On All Hallows eve, we could show “Arsenic and Old Lace” and “The Canterville Ghost” with Charles Laughton.  For Thanksgiving, we feast on some fantasy with “ A Guy Named Joe”, and the little known “ Tales of Manhattan” about a custom made tuxedo with a curse. At Christmas, it’s Loretta Young, David Niven and Cary Grant in “The Bishop’s Wife” along with “It’s A Wonderful Life”.  New Years concludes with William Wyler’s seven Oscar masterpiece of veterans returning home from WWII in  “The Best Years of Our Lives?”

If we build it, they will come. I can see it all now – multiple generations from all over Fairfield County appearing once a week to fill a single theatre to see movies the way the director’s intended – on a big screen, alone yet together, bonded by a twitch of an eyebrow in Witness For The Prosecution, the utter abandonment of a blacklisted writer who writes the screenplay for a western called “High Noon”, or listening to the chaotic strings and the tilted mise en scene of post war Vienna in Orson Welles’ “The Third Man. 

I can’t get my kids to watch these old movies at home.  But just maybe, on a quiet weeknight, I could talk them into the last picture show at the Bowtie. For a single price of admission, I can treat them to a Jimmy Stewart double bill: leading off with “Harvey” and concluding with a civics lesson about a naïve first year Congressman almost destroyed by corruption in “Mr. Smith Goes to Washington.”
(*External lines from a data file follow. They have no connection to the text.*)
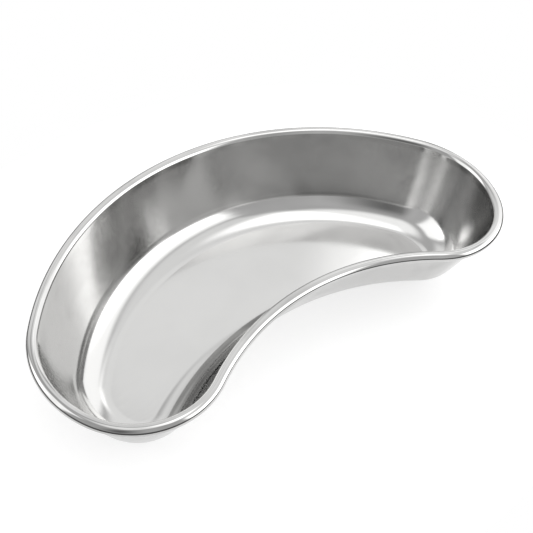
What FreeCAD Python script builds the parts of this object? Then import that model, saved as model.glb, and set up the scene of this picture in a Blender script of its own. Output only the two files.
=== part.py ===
"""Kidney dish (emesis basin): one sheet of stainless steel pressed into a bean-shaped tray,
its rim rolled outwards around a reinforcing wire.

Millimetres, +Z up, +X along the length, +Y towards the convex back.  The origin is on the
table, under the middle of the dish's box.

The plan is a closed chain of six tangent arcs on the rim's centre line: one long back arc, a
shoulder and an end arc on each side, and one concave front arc.  The wall has the same section
everywhere, so each stretch of it is that section turned about its arc's centre.
"""
import math
import os
import re

import FreeCAD
import Part
import Sketcher

Vector = FreeCAD.Vector

SHEET_NAME = "Sizes"

# Driving dimensions, in millimetres and degrees.
DRIVING = {
    "overall_length": 250.0,
    "overall_height": 44.5,
    "sheet_thickness": 0.8,
    "bead_radius": 2.6,
    "wire_radius": 1.75,
    "shoulder_radius": 49.0,
    "end_radius": 37.0,
    "front_radius": 117.0,
    "back_half_angle": 55.0,
    "shoulder_angle": 65.5,
    "floor_fillet": 18.0,
    "wall_draft": 19.5,
    "curl_end_angle": 145.0,
}

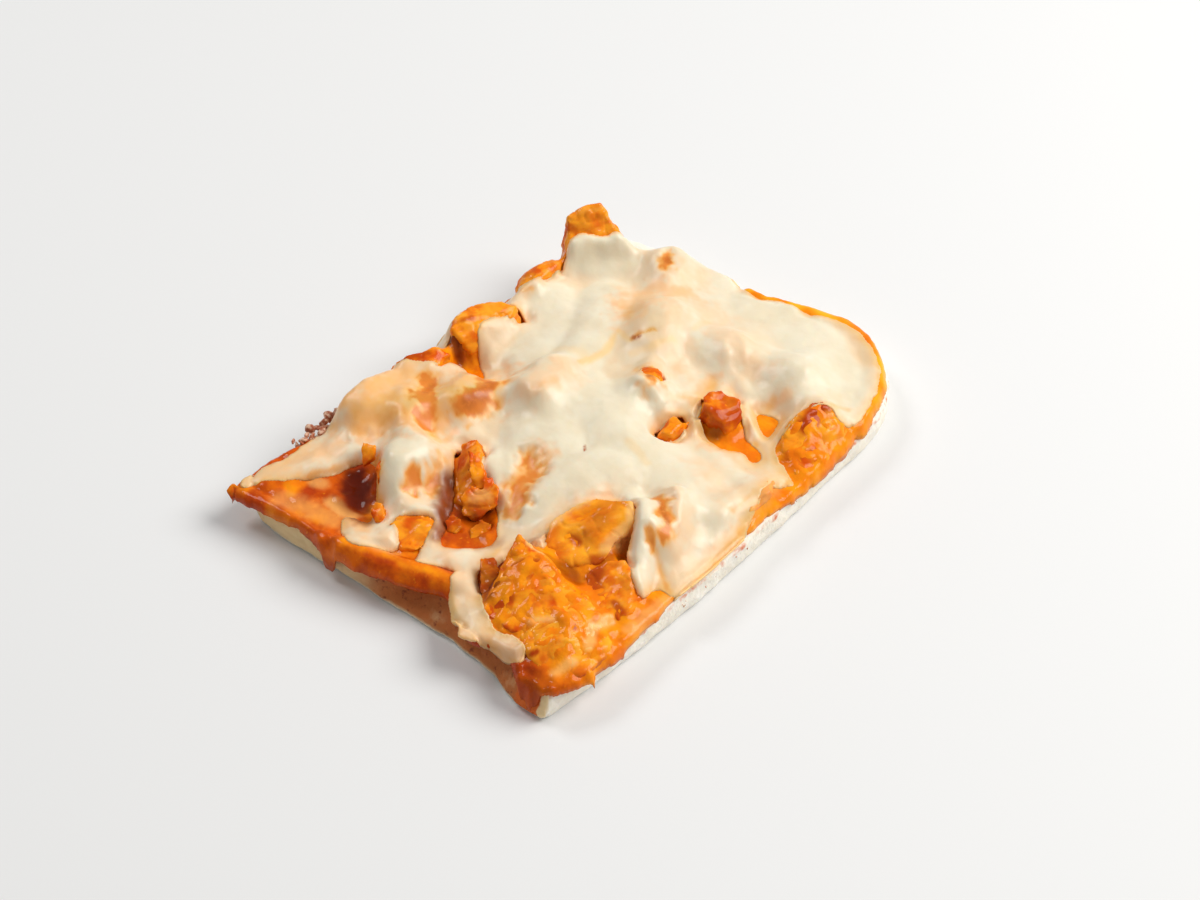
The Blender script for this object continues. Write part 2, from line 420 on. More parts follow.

There is hope.  I came home the other day and found my daughter and a friend watching a black and white movie.  Disguising my utter joy, I casually queried,” so what’s on, guys?”

 “Citizen Kane….”

I smiled as I watched the corrupt, lifeless hand of Charles Foster Kane drop his dime store snow globe and whisper, “Rosebud!” – a relic of lost innocence and like the golden age of cinema, an echo of a simpler and magical time.